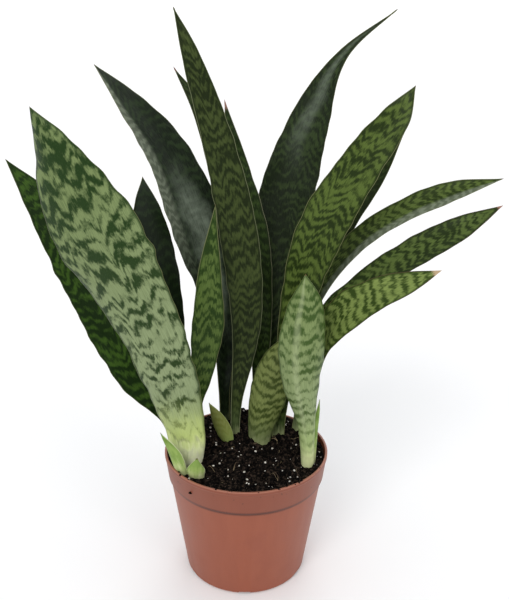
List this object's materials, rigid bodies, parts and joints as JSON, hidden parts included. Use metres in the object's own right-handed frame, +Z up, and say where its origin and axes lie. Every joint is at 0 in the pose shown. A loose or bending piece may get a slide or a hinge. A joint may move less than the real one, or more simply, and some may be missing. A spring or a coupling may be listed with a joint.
{
  "type": "potted snake plant",
  "caption": "Snake plant with tufts of stiff sword-shaped banded leaves standing in peat in a round banded nursery pot",
  "frame": {"origin": "centre of the pot's underside, on the surface that the pot stands on", "axes": "+Z up, -Y the front, where the broad pale leaf stands on the left and the short one on the right, +X to the right"},
  "size_m": [0.3498, 0.1384, 0.4005],
  "materials": {
    "leaf_green": "satin",
    "leaf_dark_green": "satin",
    "sheath_green": "satin",
    "rootstock": "matte",
    "peat": "matte",
    "pot_plastic": "satin"
  },
  "bodies": {
    "root": {"leaf_left_broad": "leaf_green", "leaf_left_inner": "leaf_green", "leaf_back_tall": "leaf_green", "leaf_centre_short": "leaf_green", "leaf_centre_broad": "leaf_green", "leaf_right_short": "leaf_green", "leaf_right_low": "leaf_green", "leaf_right_middle": "leaf_green", "leaf_right_high": "leaf_green", "shoot_back": "leaf_green", "leaf_left_outer": "leaf_dark_green", "leaf_left_rear": "leaf_dark_green", "leaf_back_arching": "leaf_dark_green", "leaf_back_narrow": "leaf_dark_green", "leaf_centre_slim": "leaf_dark_green", "leaf_centre_whip": "leaf_dark_green", "leaf_right_rear": "leaf_dark_green", "sheath_left_outer": "sheath_green", "sheath_left_front": "sheath_green", "sheath_right": "sheath_green", "rootstock_left": "rootstock", "rootstock_back": "rootstock", "rootstock_centre": "rootstock", "rootstock_right": "rootstock", "potting_soil": "peat", "pot": "pot_plastic"}
  },
  "joints": []
}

....

TASK REQUIREMENTS: Extract the complete listing above, reproducing each line exactly.

COMPLETE RESPONSE:
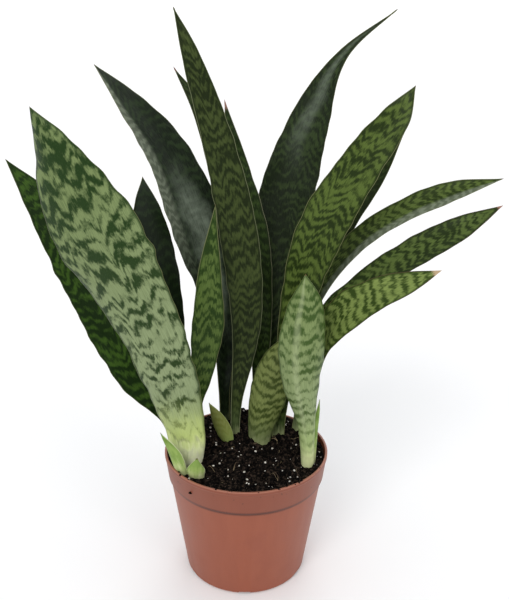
List this object's materials, rigid bodies, parts and joints as JSON, hidden parts included. Use metres in the object's own right-handed frame, +Z up, and say where its origin and axes lie. Every joint is at 0 in the pose shown. A loose or bending piece may get a slide or a hinge. A joint may move less than the real one, or more simply, and some may be missing. A spring or a coupling may be listed with a joint.
{
  "type": "potted snake plant",
  "caption": "Snake plant with tufts of stiff sword-shaped banded leaves standing in peat in a round banded nursery pot",
  "frame": {"origin": "centre of the pot's underside, on the surface that the pot stands on", "axes": "+Z up, -Y the front, where the broad pale leaf stands on the left and the short one on the right, +X to the right"},
  "size_m": [0.3498, 0.1384, 0.4005],
  "materials": {
    "leaf_green": "satin",
    "leaf_dark_green": "satin",
    "sheath_green": "satin",
    "rootstock": "matte",
    "peat": "matte",
    "pot_plastic": "satin"
  },
  "bodies": {
    "root": {"leaf_left_broad": "leaf_green", "leaf_left_inner": "leaf_green", "leaf_back_tall": "leaf_green", "leaf_centre_short": "leaf_green", "leaf_centre_broad": "leaf_green", "leaf_right_short": "leaf_green", "leaf_right_low": "leaf_green", "leaf_right_middle": "leaf_green", "leaf_right_high": "leaf_green", "shoot_back": "leaf_green", "leaf_left_outer": "leaf_dark_green", "leaf_left_rear": "leaf_dark_green", "leaf_back_arching": "leaf_dark_green", "leaf_back_narrow": "leaf_dark_green", "leaf_centre_slim": "leaf_dark_green", "leaf_centre_whip": "leaf_dark_green", "leaf_right_rear": "leaf_dark_green", "sheath_left_outer": "sheath_green", "sheath_left_front": "sheath_green", "sheath_right": "sheath_green", "rootstock_left": "rootstock", "rootstock_back": "rootstock", "rootstock_centre": "rootstock", "rootstock_right": "rootstock", "potting_soil": "peat", "pot": "pot_plastic"}
  },
  "joints": []
}